**What is expected**
Reproduce the entire listing word for word.

** begin Data segment **

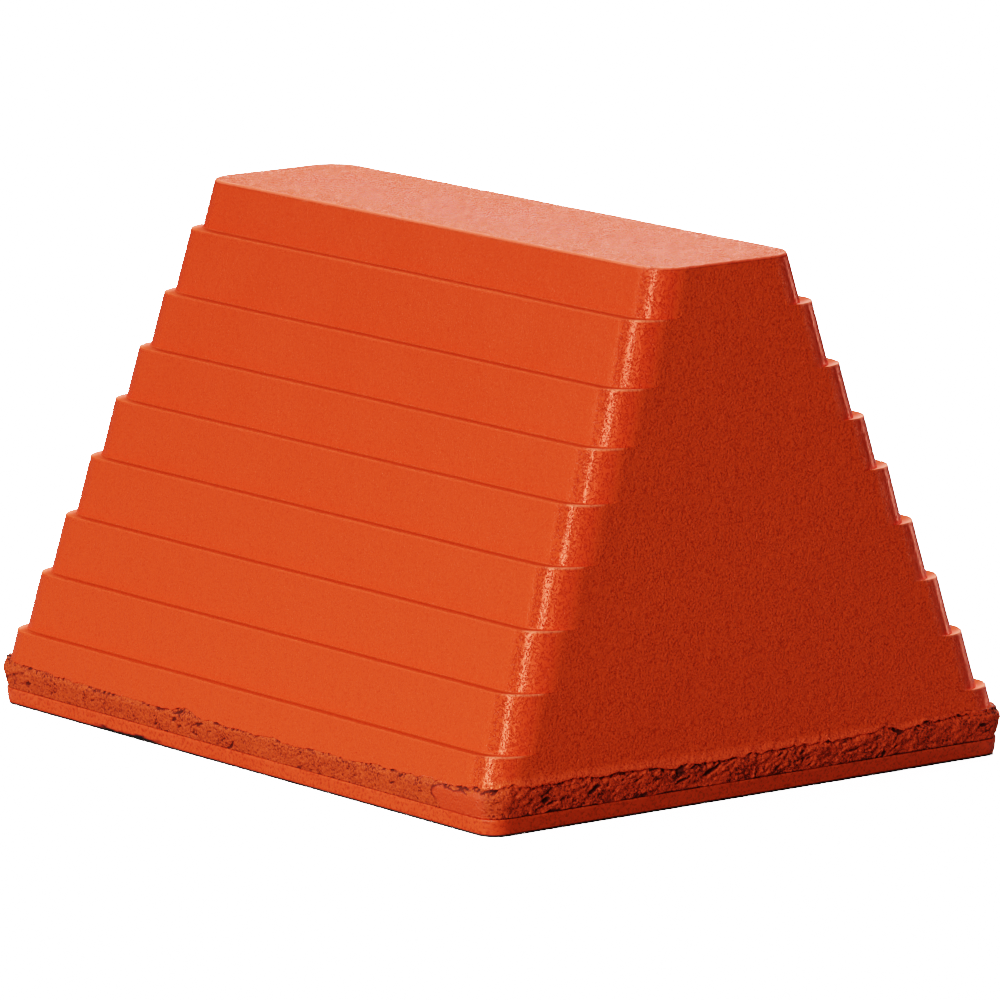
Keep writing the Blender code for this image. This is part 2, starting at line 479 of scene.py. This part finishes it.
def smeared_rubber(points, share, up):
    """Where smooth orange was smeared over the torn face: the flap by one corner, and all of it."""
    x, y = points[:, 0], points[:, 1]
    wander = fractal(points, 9 * MM, 3, 21.0)
    by_corner = smoothstep(-97 * MM, -102 * MM, y + 5 * MM * wander)
    by_corner *= (1 - smoothstep(0.25, 0.6, share)) * (x < 0)
    flap = by_corner * smoothstep(0.95, 0.75, up + 0.2 * wander)
    patches = smoothstep(0.25, 0.6, fractal(points * (1, 1, 0.4), 26 * MM, 2, 20.0))
    patches *= (1 - share) * 0.7
    return flap, np.maximum(flap, patches * smoothstep(0.8, 0.3, up))


def streak_places(points, outline, count):
    """Places for noise that runs in diagonal streaks round the outside."""
    turn = np.cumsum(np.linalg.norm(np.diff(outline, axis=0, prepend=outline[:1]), axis=1))
    run = np.tile(turn, count)
    x, y, z = points.T
    return np.column_stack((0.28 * (run * 0.94 + z * 0.34), z * 0.94 - run * 0.34, 0.2 * (x + y)))


def torn_relief(points, places, share, below):
    """How far the torn face stands out at each point, and how much of a pit each point is."""
    grain = 0.5 - grains(points, 1.05 * MM, 22.0)
    coarse = 0.5 - grains(points, 2.4 * MM, 29.0)
    lumps = fractal(points, 7.0 * MM, 3, 23.0)
    streaks = fractal(places, 1.0 * MM, 3, 24.0)
    fine = fractal(points, 0.7 * MM, 2, 25.0)
    pits = smoothstep(0.25, 0.7, fractal(places * (1, 1, 0.6), 1.5 * MM, 4, 27.0))
    under_edge = smoothstep(-0.1, 0.4, fractal(points, 1.3 * MM, 4, 30.0))
    pits = np.maximum(pits, under_edge * smoothstep(1.5, 0.2, below / MM))
    pits *= 0.35 + 0.65 * smoothstep(-0.3, 0.35, fractal(points, 14 * MM, 2, 36.0))
    relief = 0.26 * grain + 0.30 * coarse + 0.28 * lumps + 0.16 * fine
    relief += 0.22 * streaks * (0.4 + share)
    relief = MM * relief * (0.45 + 0.45 * share) - MM * (0.36 + 0.20 * share) * pits
    return relief - 0.10 * MM, pits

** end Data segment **

**Right answer**
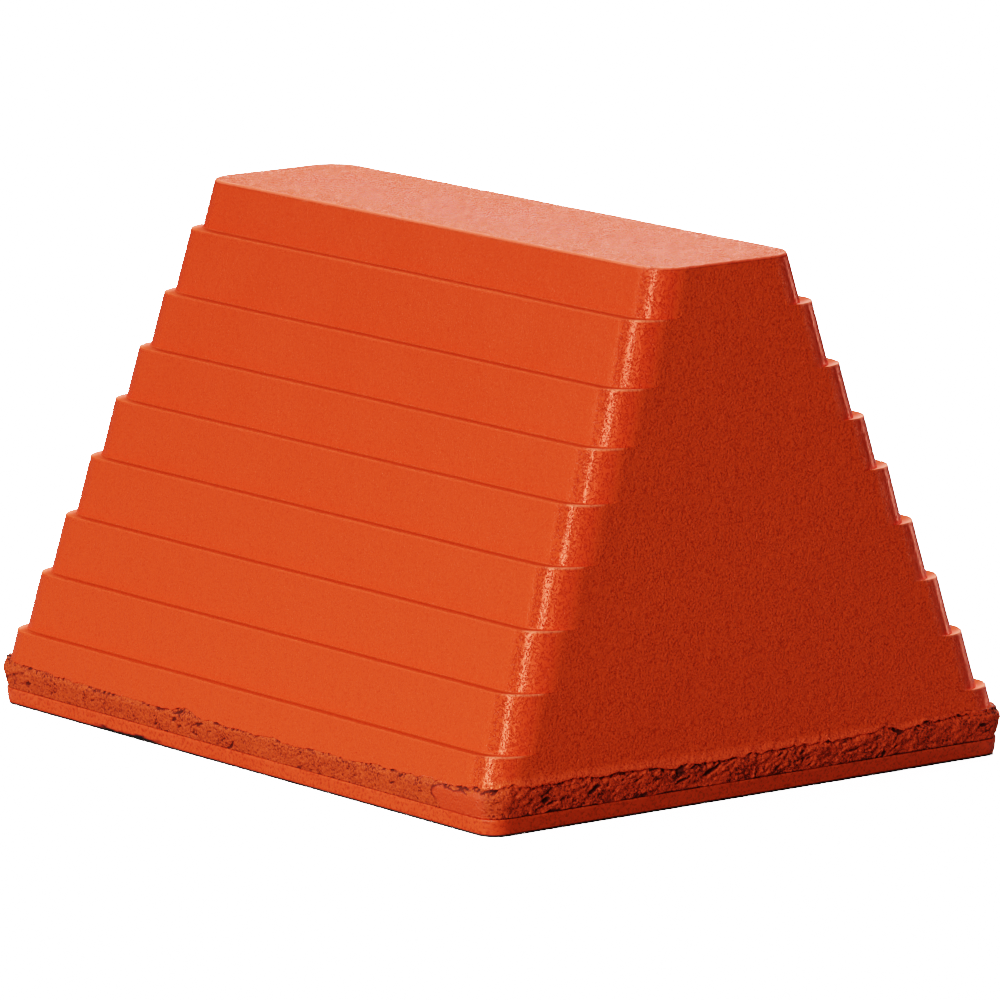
Keep writing the Blender code for this image. This is part 2, starting at line 479 of scene.py. This part finishes it.
def smeared_rubber(points, share, up):
    """Where smooth orange was smeared over the torn face: the flap by one corner, and all of it."""
    x, y = points[:, 0], points[:, 1]
    wander = fractal(points, 9 * MM, 3, 21.0)
    by_corner = smoothstep(-97 * MM, -102 * MM, y + 5 * MM * wander)
    by_corner *= (1 - smoothstep(0.25, 0.6, share)) * (x < 0)
    flap = by_corner * smoothstep(0.95, 0.75, up + 0.2 * wander)
    patches = smoothstep(0.25, 0.6, fractal(points * (1, 1, 0.4), 26 * MM, 2, 20.0))
    patches *= (1 - share) * 0.7
    return flap, np.maximum(flap, patches * smoothstep(0.8, 0.3, up))


def streak_places(points, outline, count):
    """Places for noise that runs in diagonal streaks round the outside."""
    turn = np.cumsum(np.linalg.norm(np.diff(outline, axis=0, prepend=outline[:1]), axis=1))
    run = np.tile(turn, count)
    x, y, z = points.T
    return np.column_stack((0.28 * (run * 0.94 + z * 0.34), z * 0.94 - run * 0.34, 0.2 * (x + y)))


def torn_relief(points, places, share, below):
    """How far the torn face stands out at each point, and how much of a pit each point is."""
    grain = 0.5 - grains(points, 1.05 * MM, 22.0)
    coarse = 0.5 - grains(points, 2.4 * MM, 29.0)
    lumps = fractal(points, 7.0 * MM, 3, 23.0)
    streaks = fractal(places, 1.0 * MM, 3, 24.0)
    fine = fractal(points, 0.7 * MM, 2, 25.0)
    pits = smoothstep(0.25, 0.7, fractal(places * (1, 1, 0.6), 1.5 * MM, 4, 27.0))
    under_edge = smoothstep(-0.1, 0.4, fractal(points, 1.3 * MM, 4, 30.0))
    pits = np.maximum(pits, under_edge * smoothstep(1.5, 0.2, below / MM))
    pits *= 0.35 + 0.65 * smoothstep(-0.3, 0.35, fractal(points, 14 * MM, 2, 36.0))
    relief = 0.26 * grain + 0.30 * coarse + 0.28 * lumps + 0.16 * fine
    relief += 0.22 * streaks * (0.4 + share)
    relief = MM * relief * (0.45 + 0.45 * share) - MM * (0.36 + 0.20 * share) * pits
    return relief - 0.10 * MM, pits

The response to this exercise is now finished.